Researchers from Meta/FAIR Labs and Mohamed bin Zayed University of AI have carried out a detailed exploration into the scaling laws for large language models (LLMs). These laws delineate the relationship between factors such as a model’s size, the time it takes to train, and its overall performance. While it’s commonly held that larger models can store more knowledge, this investigation was aimed at verifying whether a model of a given size can scale linearly with its total knowledge. It also focused on understanding the constant that defines this scaling, a factor pivotal to evaluating the efficiency of transformer models in terms of knowledge storage.
Language models typically store factual information as tuples, comprising of three strings – name, attribute, and value. The study found that these models could store two bits of knowledge per parameter, a fact that was influenced by factors such as training duration, model architecture, quantization, sparsity constraints, and the signal-to-noise ratio of the data. Interestingly, the researchers also found that language models could hold more knowledge if training data were prefixed with domain names such as wikipedia.org, thereby allowing the models to identify and accord priority to knowledge-rich domains.
The study yielded certain key findings:
– Models such as GPT2 could consistently achieve a 2-bit per parameter capacity ratio across various data settings, implying that a 7B model could surpass the English Wikipedia in terms of knowledge.
– Preserving this ratio required longer training times, with approximately 1,000 exposures per piece of knowledge.
– Model architecture significantly influences capacity, with models like GPT2 outperforming others like LLaMA/Mistral due to the implementation of a gated MLP.
– Capacity is maintained when quantized to int8, but reduced when quantized to int4.
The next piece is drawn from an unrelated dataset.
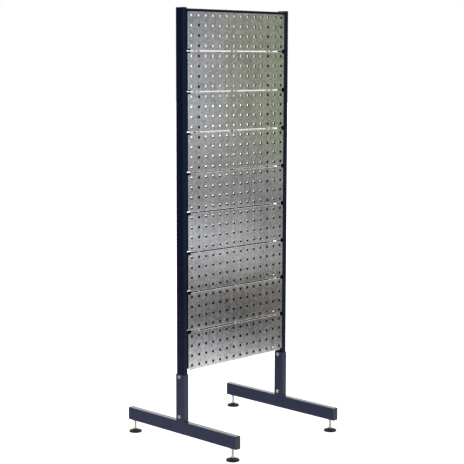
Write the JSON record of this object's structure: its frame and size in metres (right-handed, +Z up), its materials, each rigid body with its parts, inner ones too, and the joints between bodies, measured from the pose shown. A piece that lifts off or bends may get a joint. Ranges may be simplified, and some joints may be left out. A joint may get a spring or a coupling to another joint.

– Mixture-of-experts models slightly reduced capacity but remained efficient.
– The presence of ‘junk data’ significantly reduced a model’s capacity, although this effect could be mitigated by prefixing useful data.
Overall, the research indicated that a fully-trained transformer model could effectively store 2 bits of knowledge per parameter, regardless of its size or factors such as quantization to int8. They found that the influence of key hyperparameters – such as training duration, model architecture, precision, and data quality – on these scaling laws was significant. This methodology and its findings offer a rigorous framework for comparing model capabilities, facilitating better decision-making concerning model selection and training. It also provides a foundation that could aid in tackling the fundamental question of the best language model size, potentially directing future efforts towards achieving Artificial General Intelligence (AGI).